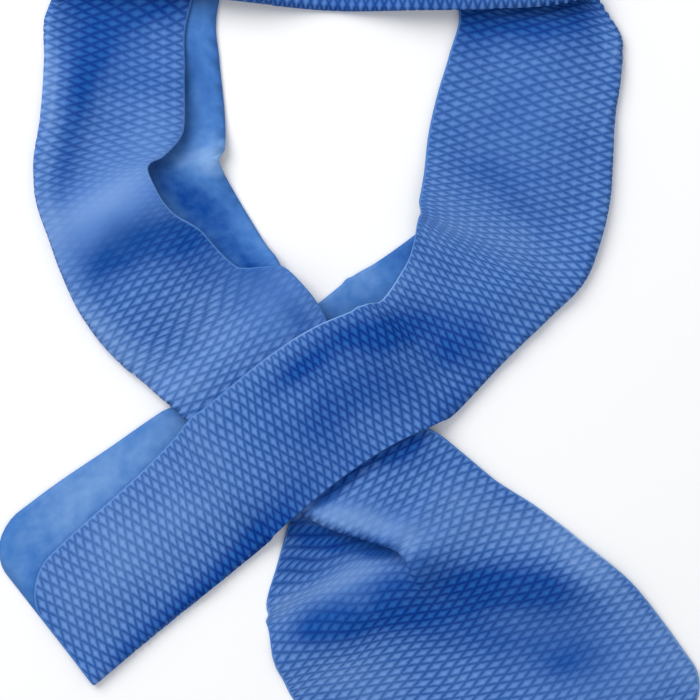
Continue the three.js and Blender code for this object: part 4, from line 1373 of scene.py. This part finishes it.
# %% Table
TABLE_SIZE = 3.0
TABLE_CORNERS = [(-0.5, -0.5), (0.5, -0.5), (0.5, 0.5), (-0.5, 0.5)]
table_mesh = bpy.data.meshes.new("table")
table_places = [(x * TABLE_SIZE, y * TABLE_SIZE, 0) for x, y in TABLE_CORNERS]
table_mesh.from_pydata(table_places, [], [(0, 1, 2, 3)])
table_top = bpy.data.objects.new("table", table_mesh)
bpy.context.scene.collection.objects.link(table_top)
paper = bpy.data.materials.new("white paper")
paper.use_nodes = True
paper_shader = paper.node_tree.nodes["Principled BSDF"]
paper_shader.inputs["Base Color"].default_value = (0.9, 0.9, 0.9, 1)
paper_shader.inputs["Roughness"].default_value = 0.9
table_mesh.materials.append(paper)
print("the table is", TABLE_SIZE, "m wide")


# %% Lamps
def lamp(name, place, size, power):
    light = bpy.data.lights.new(name, "AREA")
    light.shape = "DISK"
    light.size = size
    light.energy = power
    holder = bpy.data.objects.new(name, light)
    holder.location = place
    holder.rotation_euler = (Vector((0, 0, 0)) - Vector(place)).to_track_quat("-Z", "Y").to_euler()
    bpy.context.scene.collection.objects.link(holder)


lamp("window", place=(-0.70, 0.75, 1.0), size=1.1, power=15)
lamp("fill", place=(0.6, -0.6, 1.6), size=1.2, power=2)
world = bpy.data.worlds.new("room")
bpy.context.scene.world = world
world.use_nodes = True
room_light = world.node_tree.nodes["Background"].inputs
room_light["Color"].default_value = (0.95, 0.97, 1, 1)
room_light["Strength"].default_value = 0.65
bpy.context.scene.view_settings.view_transform = "Standard"
print("lamps:", [thing.name for thing in bpy.data.lights])

# %% Camera
CAMERA_HEIGHT = 1.4
SENSOR = 36.0
camera_data = bpy.data.cameras.new("camera")
camera_data.sensor_width = SENSOR
camera_data.lens = SENSOR * CAMERA_HEIGHT / LAY_SPAN
camera = bpy.data.objects.new("camera", camera_data)
camera.location = (float(shift[0]), float(shift[1]), CAMERA_HEIGHT)
bpy.context.scene.collection.objects.link(camera)
bpy.context.scene.camera = camera
print("the camera looks straight down from", CAMERA_HEIGHT, "m, lens", round(camera_data.lens, 1), "mm")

### TASK DETAILS
All of the material above needs to be copied exactly.

### RESPONSE TO THIS TASK
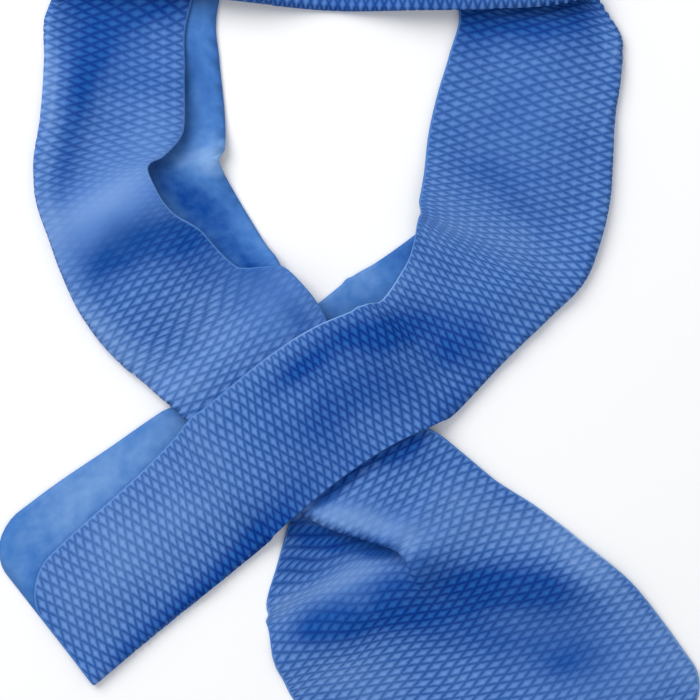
Continue the three.js and Blender code for this object: part 4, from line 1373 of scene.py. This part finishes it.
# %% Table
TABLE_SIZE = 3.0
TABLE_CORNERS = [(-0.5, -0.5), (0.5, -0.5), (0.5, 0.5), (-0.5, 0.5)]
table_mesh = bpy.data.meshes.new("table")
table_places = [(x * TABLE_SIZE, y * TABLE_SIZE, 0) for x, y in TABLE_CORNERS]
table_mesh.from_pydata(table_places, [], [(0, 1, 2, 3)])
table_top = bpy.data.objects.new("table", table_mesh)
bpy.context.scene.collection.objects.link(table_top)
paper = bpy.data.materials.new("white paper")
paper.use_nodes = True
paper_shader = paper.node_tree.nodes["Principled BSDF"]
paper_shader.inputs["Base Color"].default_value = (0.9, 0.9, 0.9, 1)
paper_shader.inputs["Roughness"].default_value = 0.9
table_mesh.materials.append(paper)
print("the table is", TABLE_SIZE, "m wide")


# %% Lamps
def lamp(name, place, size, power):
    light = bpy.data.lights.new(name, "AREA")
    light.shape = "DISK"
    light.size = size
    light.energy = power
    holder = bpy.data.objects.new(name, light)
    holder.location = place
    holder.rotation_euler = (Vector((0, 0, 0)) - Vector(place)).to_track_quat("-Z", "Y").to_euler()
    bpy.context.scene.collection.objects.link(holder)


lamp("window", place=(-0.70, 0.75, 1.0), size=1.1, power=15)
lamp("fill", place=(0.6, -0.6, 1.6), size=1.2, power=2)
world = bpy.data.worlds.new("room")
bpy.context.scene.world = world
world.use_nodes = True
room_light = world.node_tree.nodes["Background"].inputs
room_light["Color"].default_value = (0.95, 0.97, 1, 1)
room_light["Strength"].default_value = 0.65
bpy.context.scene.view_settings.view_transform = "Standard"
print("lamps:", [thing.name for thing in bpy.data.lights])

# %% Camera
CAMERA_HEIGHT = 1.4
SENSOR = 36.0
camera_data = bpy.data.cameras.new("camera")
camera_data.sensor_width = SENSOR
camera_data.lens = SENSOR * CAMERA_HEIGHT / LAY_SPAN
camera = bpy.data.objects.new("camera", camera_data)
camera.location = (float(shift[0]), float(shift[1]), CAMERA_HEIGHT)
bpy.context.scene.collection.objects.link(camera)
bpy.context.scene.camera = camera
print("the camera looks straight down from", CAMERA_HEIGHT, "m, lens", round(camera_data.lens, 1), "mm")